No final de um concerto arrepiante d’A Garota Não no Teatro Joaquim Benite, em Almada, um amigo explicava com convicção militar o maravilhamento: “para mim, isto é a definição de esquerda”. Como a nossa amizade é um eterno debate de opiniōes, em que vence sempre o afecto, respondi-lhe: “para mim, é a definição de honestidade”. Porque apesar da convicção de esquerda aguerrida, como José Afonso, José Mário Branco ou Sérgio Godinho, os ideais servem uma grandeza musical e humana que fazem de discursos como o dos Globos de Ouro um rio com princípios sem fim. Das cançōes de A Garota Não vê-se o peito de Cátia Mazari Oliveira, e isso é maior que partidos e ideologias.
Para quem a segue, e a outras figuras inteligentes e lúcidas, das artes ao jornalismo e à política, o poema-Kombucha de domingo é tão natural como a sede de abrir a torneira e deixar sair as palavras de um jorro, mas foi o bastante para provocar um abril em outubro. O ritual do habitual foi quebrado e os Globos de Ouro furaram a irrelevância dos prémios do meio artístico português. O inesperado discurso de uma improvável vencedora foi lido num canal concorrente do Big Brother ao domingo à noite, pertencente a um grupo de comunicação cada vez mais ultra nas opçōes de direita. Que mulher é essa? É a escritora de cançōes que faltava a uma esquerda descrente e orfã de novas referências desde as perdas de José Afonso, em 87, e de José Mário Branco, em 2019, cativa do elixir da eterna juventude de Sérgio Godinho. Esta música era precisa e muita gente precisava desta música.
A Garota Não escolheu as palavras e tom certos mas a notícia é o onde: num espaço mediático habitualmente vedado à franqueza das leituras e à crueza dos factos. Em cerimónias como a dos Globos de Ouro, as feridas são disfarçadas com base para tudo parecer belo e aparente mas, como fez de questão de nos reavivar “vivemos no tempo das flores de plástico”. Bonitas por fora, artificiais no toque, estéreis na reprodução.

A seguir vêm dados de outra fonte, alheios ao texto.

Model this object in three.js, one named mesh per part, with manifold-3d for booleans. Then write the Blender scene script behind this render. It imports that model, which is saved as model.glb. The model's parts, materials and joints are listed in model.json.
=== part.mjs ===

O efeito-dominó foi imediato. De domingo para segunda, tinha-se amplificado pelas redes sociais, e escalado pelas rádios, jornais, sites e noticiários. O ponto quente dos Globos de Ouro não foi o vestido de uma influenciadora, a queda de um apresentador, ou o anúncio da gravidez de uma boneca. Foi o rasgo de lucidez de uma escritora independente de cançōes, que na semana anterior havia estreado um “vídeo” sobre os 422 milhōes de lucro anual da GALP. A mesma que há alguns meses fora ostracizada no teatro de marionetas dos Play e, em reacção, escreveu um manifesto por si e por quem está fora do jogo.
Só que na guerra das audiências, e antes de qualquer outra é essa a primeira trincheira da SIC, até o grito doce de uma sadina tão grande na sua falibilidade tem cabimento na contestação. Não é por acaso que dias antes, milhares de portugueses saíam de casa, a um sábado de manga curta, para se manifestar pelo direito à habitação, enquanto seis activistas portugueses, entre os 11 e os 24 anos, levaram 32 países europeus a tribunal por falharem nas respostas à catástrofe climática - um outro grupo não se esteve nas tintas e pintou o ministro de verde.
Podemos discutir a justeza dos actos destes últimos mas não os sintomas. A impotência perante a subida das taxas de juro (“saibamos agradecer aos bancos os juros que nos cobram na habitação”), ou perante a extrema poluição causada por cruzeiros e jactos privados, são só sinais de fadiga de um modelo gasto e inimigo das pessoas. Por inércia e impotência, ainda não se achou um melhor, mas tal como no discurso d’A Garota Não, ou como na iniciativa dos activistas, há uma réstia de esperança que nos faz querer e crer na mudança. E essa coisa é que é linda.